What you should do> Reproduce exactly the opening lines of the listing, stopping after the line that contains "spare_r: float = 26.0" and including it.

Material provided>
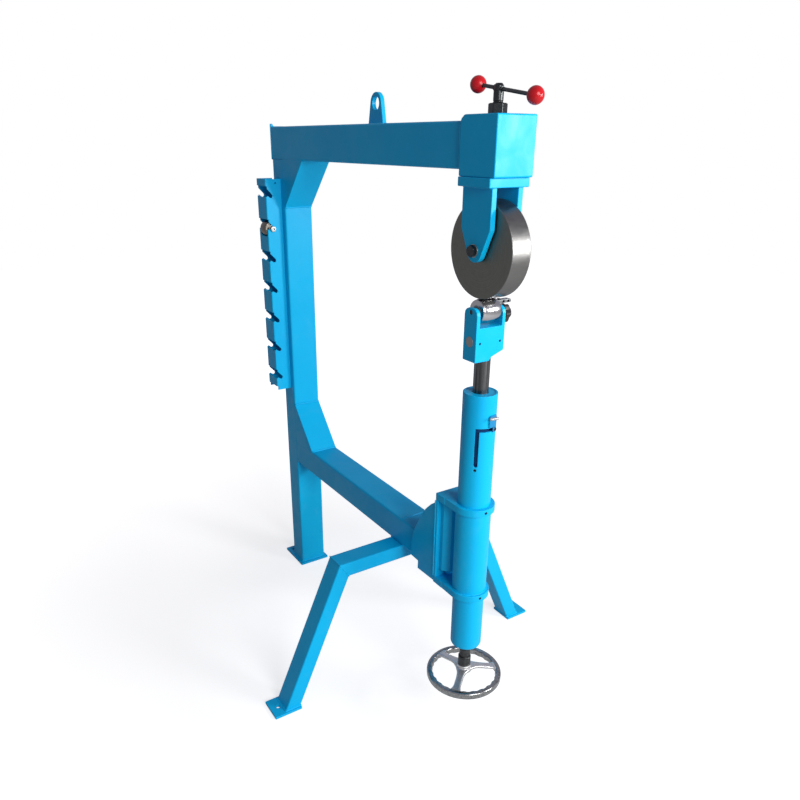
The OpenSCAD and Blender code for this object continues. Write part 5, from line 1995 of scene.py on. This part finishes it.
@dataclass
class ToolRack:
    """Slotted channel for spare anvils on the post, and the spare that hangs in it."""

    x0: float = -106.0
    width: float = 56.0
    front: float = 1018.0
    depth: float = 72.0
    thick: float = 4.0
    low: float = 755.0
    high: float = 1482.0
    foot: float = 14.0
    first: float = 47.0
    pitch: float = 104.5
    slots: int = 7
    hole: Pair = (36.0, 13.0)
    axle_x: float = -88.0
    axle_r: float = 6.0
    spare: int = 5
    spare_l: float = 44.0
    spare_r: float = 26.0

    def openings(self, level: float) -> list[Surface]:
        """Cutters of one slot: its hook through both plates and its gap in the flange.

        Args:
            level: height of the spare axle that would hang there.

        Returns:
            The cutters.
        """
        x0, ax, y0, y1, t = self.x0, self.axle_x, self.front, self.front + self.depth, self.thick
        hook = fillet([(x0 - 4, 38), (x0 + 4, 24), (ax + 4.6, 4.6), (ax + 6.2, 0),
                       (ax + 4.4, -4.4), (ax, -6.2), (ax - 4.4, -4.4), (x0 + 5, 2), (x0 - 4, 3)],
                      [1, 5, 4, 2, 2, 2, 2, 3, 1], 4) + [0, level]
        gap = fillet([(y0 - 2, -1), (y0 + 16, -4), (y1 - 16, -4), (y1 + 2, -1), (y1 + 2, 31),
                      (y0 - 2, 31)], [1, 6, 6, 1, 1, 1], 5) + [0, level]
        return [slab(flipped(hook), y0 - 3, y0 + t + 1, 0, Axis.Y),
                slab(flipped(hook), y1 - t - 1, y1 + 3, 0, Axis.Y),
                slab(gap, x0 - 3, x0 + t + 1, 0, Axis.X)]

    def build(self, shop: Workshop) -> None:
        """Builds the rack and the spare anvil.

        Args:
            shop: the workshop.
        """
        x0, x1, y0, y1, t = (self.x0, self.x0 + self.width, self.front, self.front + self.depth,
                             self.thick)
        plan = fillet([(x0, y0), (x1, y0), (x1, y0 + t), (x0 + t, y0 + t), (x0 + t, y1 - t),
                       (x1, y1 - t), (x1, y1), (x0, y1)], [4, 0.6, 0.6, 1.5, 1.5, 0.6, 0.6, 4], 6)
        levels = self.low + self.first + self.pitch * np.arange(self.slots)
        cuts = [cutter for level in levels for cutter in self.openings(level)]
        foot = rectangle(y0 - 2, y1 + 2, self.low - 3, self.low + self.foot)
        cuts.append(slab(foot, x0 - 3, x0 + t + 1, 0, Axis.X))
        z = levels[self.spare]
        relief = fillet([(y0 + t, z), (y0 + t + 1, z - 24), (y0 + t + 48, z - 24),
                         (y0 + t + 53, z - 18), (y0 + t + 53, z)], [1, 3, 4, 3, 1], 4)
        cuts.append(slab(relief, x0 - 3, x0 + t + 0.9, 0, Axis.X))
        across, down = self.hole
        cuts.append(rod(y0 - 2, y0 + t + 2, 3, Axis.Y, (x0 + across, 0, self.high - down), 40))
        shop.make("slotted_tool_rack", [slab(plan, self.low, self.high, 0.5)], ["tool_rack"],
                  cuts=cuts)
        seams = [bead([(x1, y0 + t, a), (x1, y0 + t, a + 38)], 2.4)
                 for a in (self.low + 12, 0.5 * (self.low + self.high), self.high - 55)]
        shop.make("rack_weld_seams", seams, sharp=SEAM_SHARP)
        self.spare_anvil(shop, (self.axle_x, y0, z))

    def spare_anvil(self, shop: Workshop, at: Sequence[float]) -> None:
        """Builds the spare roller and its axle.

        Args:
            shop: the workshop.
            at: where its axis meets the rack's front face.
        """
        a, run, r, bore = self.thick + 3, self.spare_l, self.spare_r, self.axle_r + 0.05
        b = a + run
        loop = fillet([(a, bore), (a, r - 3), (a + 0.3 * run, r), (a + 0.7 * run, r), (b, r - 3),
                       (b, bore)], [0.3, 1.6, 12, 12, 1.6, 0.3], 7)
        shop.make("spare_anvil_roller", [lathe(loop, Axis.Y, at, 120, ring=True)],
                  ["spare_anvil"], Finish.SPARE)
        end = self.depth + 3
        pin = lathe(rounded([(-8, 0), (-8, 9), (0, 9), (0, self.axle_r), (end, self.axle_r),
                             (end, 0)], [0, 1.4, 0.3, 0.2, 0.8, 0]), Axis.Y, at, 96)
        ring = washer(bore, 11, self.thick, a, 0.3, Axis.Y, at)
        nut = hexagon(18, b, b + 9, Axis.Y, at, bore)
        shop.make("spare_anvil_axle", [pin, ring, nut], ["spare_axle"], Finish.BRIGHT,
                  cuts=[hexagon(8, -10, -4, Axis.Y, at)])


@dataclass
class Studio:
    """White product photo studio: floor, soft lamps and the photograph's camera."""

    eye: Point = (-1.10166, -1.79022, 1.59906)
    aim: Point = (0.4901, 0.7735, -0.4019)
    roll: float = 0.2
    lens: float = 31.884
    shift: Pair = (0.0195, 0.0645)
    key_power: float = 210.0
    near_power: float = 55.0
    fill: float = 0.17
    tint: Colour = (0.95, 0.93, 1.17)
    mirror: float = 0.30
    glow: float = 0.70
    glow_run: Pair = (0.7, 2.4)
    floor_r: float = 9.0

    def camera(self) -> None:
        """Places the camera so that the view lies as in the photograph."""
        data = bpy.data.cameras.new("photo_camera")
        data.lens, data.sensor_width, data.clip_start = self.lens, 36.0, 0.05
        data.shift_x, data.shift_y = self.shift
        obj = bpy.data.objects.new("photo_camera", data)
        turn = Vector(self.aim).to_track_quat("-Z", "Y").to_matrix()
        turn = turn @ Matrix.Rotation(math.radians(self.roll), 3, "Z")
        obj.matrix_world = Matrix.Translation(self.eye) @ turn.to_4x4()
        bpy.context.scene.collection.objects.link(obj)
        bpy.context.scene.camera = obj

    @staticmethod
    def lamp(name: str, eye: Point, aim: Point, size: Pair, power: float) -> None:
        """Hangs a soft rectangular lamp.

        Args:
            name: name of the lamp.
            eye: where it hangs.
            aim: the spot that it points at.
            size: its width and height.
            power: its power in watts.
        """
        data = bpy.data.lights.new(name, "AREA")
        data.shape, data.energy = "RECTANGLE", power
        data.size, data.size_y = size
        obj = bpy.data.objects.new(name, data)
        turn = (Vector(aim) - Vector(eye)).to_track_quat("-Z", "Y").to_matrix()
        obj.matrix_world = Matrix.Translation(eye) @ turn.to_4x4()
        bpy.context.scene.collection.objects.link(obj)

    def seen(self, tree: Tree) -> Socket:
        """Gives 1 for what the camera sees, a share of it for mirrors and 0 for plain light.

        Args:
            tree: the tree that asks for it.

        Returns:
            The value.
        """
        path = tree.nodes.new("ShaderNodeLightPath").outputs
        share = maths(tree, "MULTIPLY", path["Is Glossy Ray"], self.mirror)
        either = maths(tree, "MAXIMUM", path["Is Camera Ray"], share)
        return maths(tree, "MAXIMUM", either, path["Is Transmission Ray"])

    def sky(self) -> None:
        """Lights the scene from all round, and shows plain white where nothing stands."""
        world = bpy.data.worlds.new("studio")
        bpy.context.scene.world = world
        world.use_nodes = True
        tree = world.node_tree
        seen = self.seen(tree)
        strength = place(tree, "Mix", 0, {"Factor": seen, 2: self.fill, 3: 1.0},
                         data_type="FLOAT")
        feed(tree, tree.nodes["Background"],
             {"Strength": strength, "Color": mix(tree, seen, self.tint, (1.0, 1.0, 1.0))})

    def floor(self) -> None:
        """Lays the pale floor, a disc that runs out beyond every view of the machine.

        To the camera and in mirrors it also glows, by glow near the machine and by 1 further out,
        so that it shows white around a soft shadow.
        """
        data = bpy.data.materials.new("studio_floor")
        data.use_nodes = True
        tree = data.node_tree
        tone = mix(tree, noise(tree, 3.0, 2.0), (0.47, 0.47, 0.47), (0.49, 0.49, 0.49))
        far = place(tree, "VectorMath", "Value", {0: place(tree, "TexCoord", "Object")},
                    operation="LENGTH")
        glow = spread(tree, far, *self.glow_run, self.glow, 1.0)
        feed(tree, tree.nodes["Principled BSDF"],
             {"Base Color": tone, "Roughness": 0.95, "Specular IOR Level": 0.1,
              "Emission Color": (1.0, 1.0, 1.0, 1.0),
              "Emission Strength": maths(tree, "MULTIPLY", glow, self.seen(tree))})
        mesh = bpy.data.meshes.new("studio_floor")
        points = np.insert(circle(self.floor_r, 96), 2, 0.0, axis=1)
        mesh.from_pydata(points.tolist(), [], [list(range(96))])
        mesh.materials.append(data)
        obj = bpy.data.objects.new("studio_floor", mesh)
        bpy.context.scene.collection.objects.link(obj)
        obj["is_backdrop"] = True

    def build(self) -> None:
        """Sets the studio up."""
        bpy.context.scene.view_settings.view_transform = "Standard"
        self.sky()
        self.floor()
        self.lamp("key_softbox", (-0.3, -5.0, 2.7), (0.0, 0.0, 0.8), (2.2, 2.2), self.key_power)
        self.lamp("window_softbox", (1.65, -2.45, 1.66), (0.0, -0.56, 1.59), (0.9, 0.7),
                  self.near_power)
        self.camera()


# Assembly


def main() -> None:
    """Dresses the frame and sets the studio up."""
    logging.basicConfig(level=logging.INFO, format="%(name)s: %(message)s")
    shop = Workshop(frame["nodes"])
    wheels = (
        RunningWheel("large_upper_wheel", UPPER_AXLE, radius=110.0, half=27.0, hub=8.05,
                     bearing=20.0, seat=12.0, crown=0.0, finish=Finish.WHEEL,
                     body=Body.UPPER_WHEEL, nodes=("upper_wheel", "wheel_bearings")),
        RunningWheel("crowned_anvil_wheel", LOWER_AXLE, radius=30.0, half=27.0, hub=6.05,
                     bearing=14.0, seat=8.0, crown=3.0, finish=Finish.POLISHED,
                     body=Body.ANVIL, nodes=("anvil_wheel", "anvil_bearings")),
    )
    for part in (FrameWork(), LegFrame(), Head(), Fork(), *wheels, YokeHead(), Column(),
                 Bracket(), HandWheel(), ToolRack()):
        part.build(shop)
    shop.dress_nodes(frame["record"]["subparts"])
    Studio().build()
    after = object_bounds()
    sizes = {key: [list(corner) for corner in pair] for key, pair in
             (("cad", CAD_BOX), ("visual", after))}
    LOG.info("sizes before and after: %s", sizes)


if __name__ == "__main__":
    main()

Solution to this exercise>
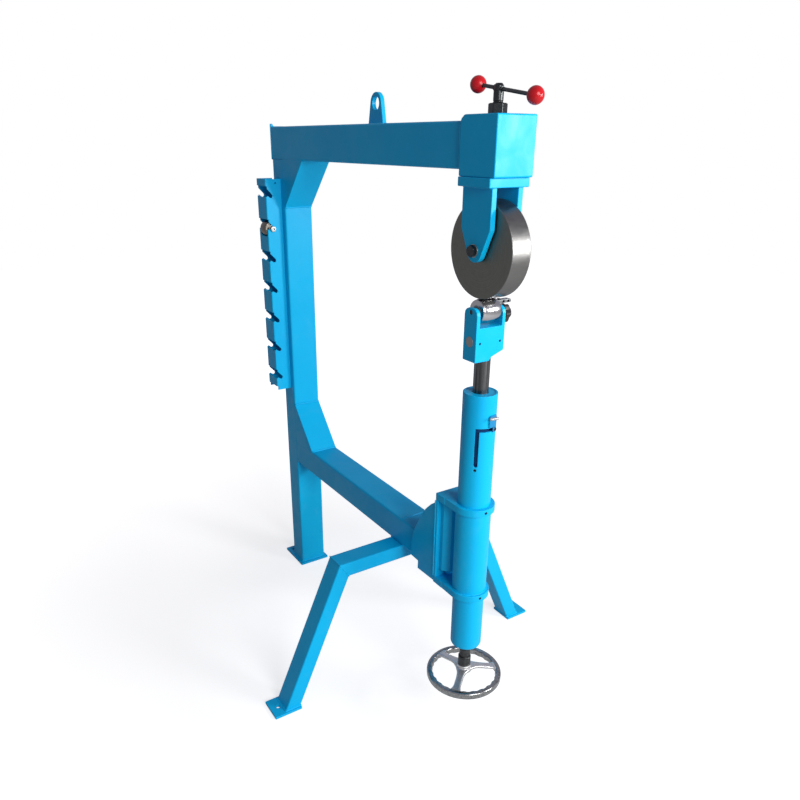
The OpenSCAD and Blender code for this object continues. Write part 5, from line 1995 of scene.py on. This part finishes it.
@dataclass
class ToolRack:
    """Slotted channel for spare anvils on the post, and the spare that hangs in it."""

    x0: float = -106.0
    width: float = 56.0
    front: float = 1018.0
    depth: float = 72.0
    thick: float = 4.0
    low: float = 755.0
    high: float = 1482.0
    foot: float = 14.0
    first: float = 47.0
    pitch: float = 104.5
    slots: int = 7
    hole: Pair = (36.0, 13.0)
    axle_x: float = -88.0
    axle_r: float = 6.0
    spare: int = 5
    spare_l: float = 44.0
    spare_r: float = 26.0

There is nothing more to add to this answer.